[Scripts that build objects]
***
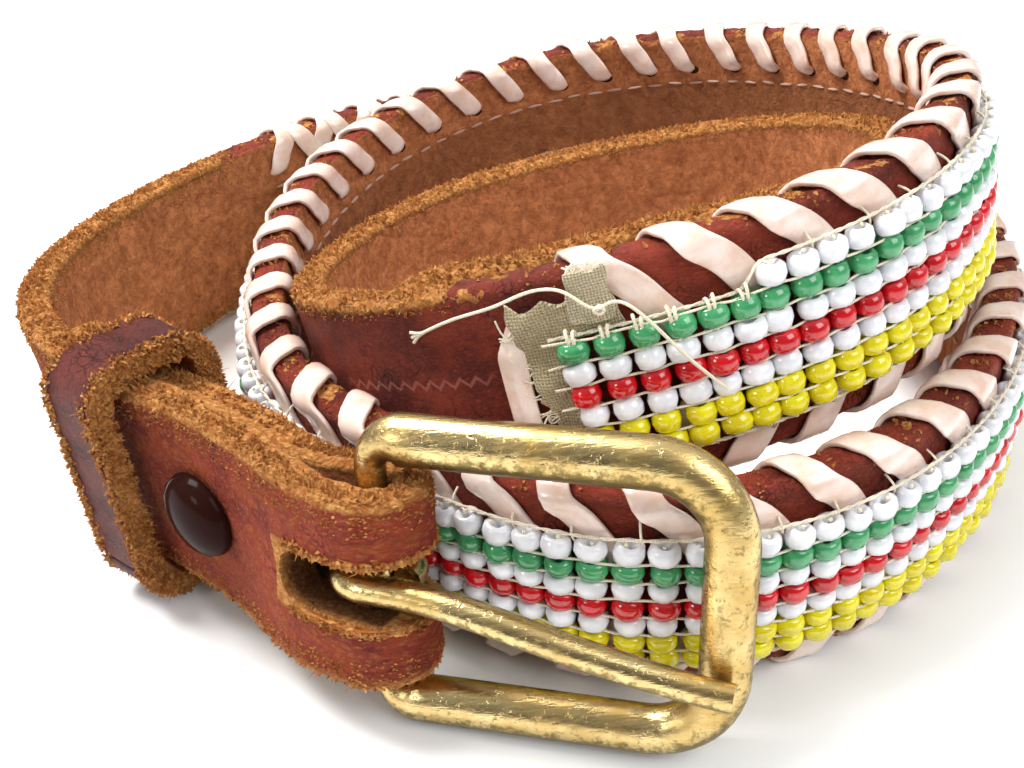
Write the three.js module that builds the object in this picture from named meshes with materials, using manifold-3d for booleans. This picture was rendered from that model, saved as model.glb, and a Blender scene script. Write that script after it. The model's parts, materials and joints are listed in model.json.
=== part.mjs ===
// A beaded leather belt, coiled and standing on its edge, with its buckle unfastened at the front.
// Lengths are in millimetres, +Z is up and the buckle looks towards -Y.
import * as THREE from "three";
import { mergeVertices } from "three/addons/utils/BufferGeometryUtils.js";
import Module from "manifold-3d";

const wasm = await Module();
wasm.setup();

// Strap
const beltWidth = 25.4;
const leatherThick = 4.2;
const beltLength = 948; // from the heel bar to the tip
const flapLength = 58; // what is folded back round the heel bar
const endWidth = 21.6; // the strap is trimmed narrower at the fold
const trimLength = 26;
const tipTaper = 16;
const tipWidth = 9;
const clearance = 0.3; // between pieces that touch

// Coil
const coilReach = 60;
const ringStep = 11; // spacing of the strap's sections
const foldStep = 4.2; // and where it lies double at the buckle
const laceRise = 0.9; // what the lacing lifts the laced edge off the surface

// Beads and lacing
const beadRows = 7;
const beadRowPitch = 2.45;
const beadDepth = 2.3;
const beadStart = 138;
const beadEnd = 688;
const laceWidth = 3.3;
const laceThick = 0.6;
const lacePitch = 8.5;
const laceStart = 130;
const laceEnd = 693;
const holeDepthOut = 2.7; // below the edge on the beaded face
const holeDepthIn = 5.2; // below the edge on the inner face
const laceLeanFace = 3; // how far a wrap moves along while it climbs the beaded face
const laceLeanEdge = 1.6; // and while it crosses the edge

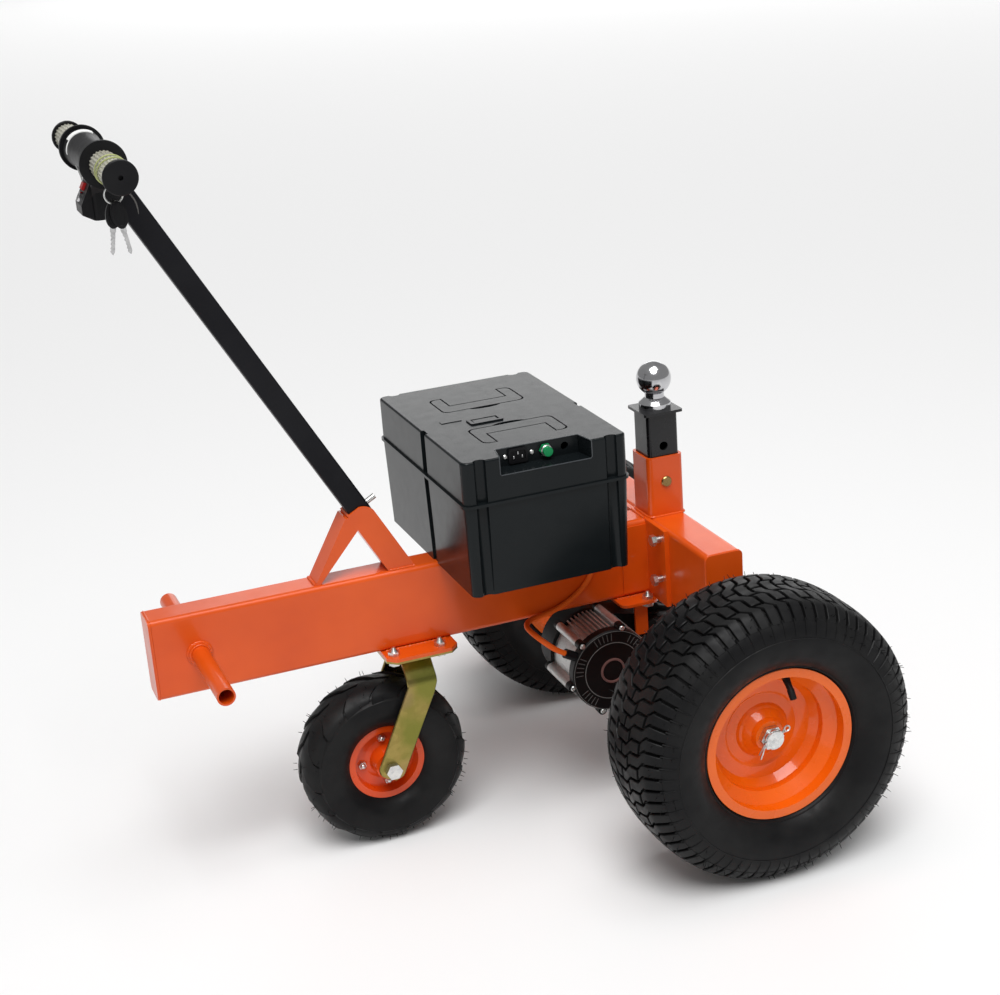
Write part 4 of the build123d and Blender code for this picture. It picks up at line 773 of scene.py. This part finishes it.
***
◆ **Written instruction**
Begin with the first line of the listing and copy exactly through the line that contains "wasm.setup();", please, keeping both ends and leaving out everything after.

◆ **Exercise solution**
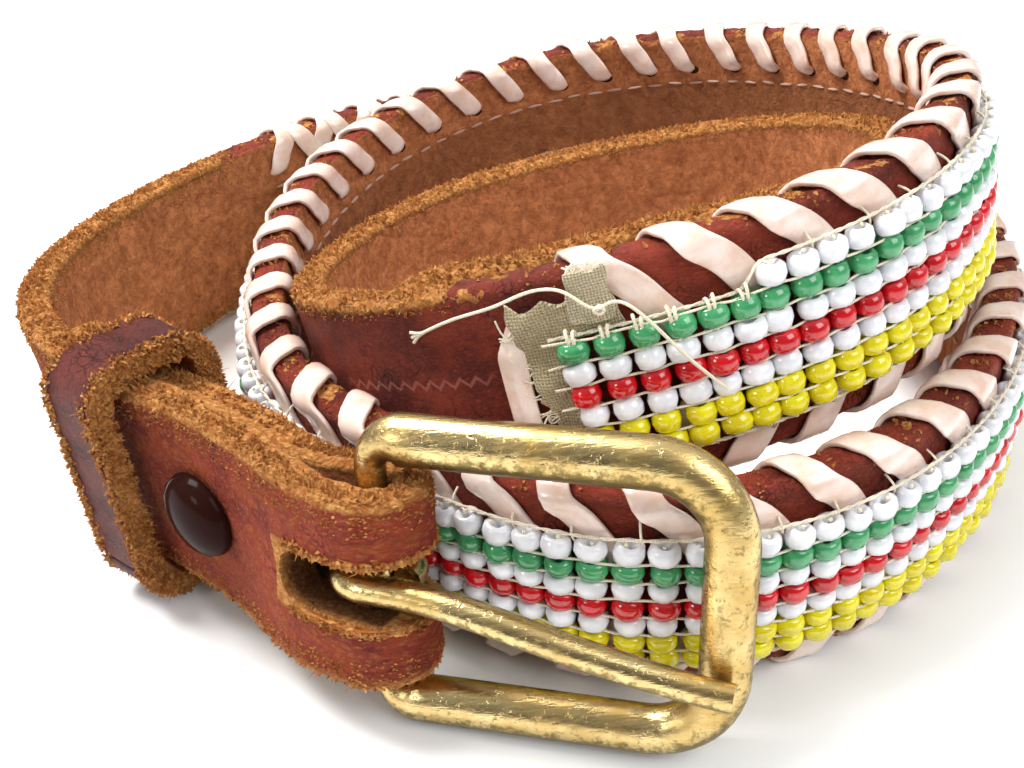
Write the three.js module that builds the object in this picture from named meshes with materials, using manifold-3d for booleans. This picture was rendered from that model, saved as model.glb, and a Blender scene script. Write that script after it. The model's parts, materials and joints are listed in model.json.
=== part.mjs ===
// A beaded leather belt, coiled and standing on its edge, with its buckle unfastened at the front.
// Lengths are in millimetres, +Z is up and the buckle looks towards -Y.
import * as THREE from "three";
import { mergeVertices } from "three/addons/utils/BufferGeometryUtils.js";
import Module from "manifold-3d";

const wasm = await Module();
wasm.setup();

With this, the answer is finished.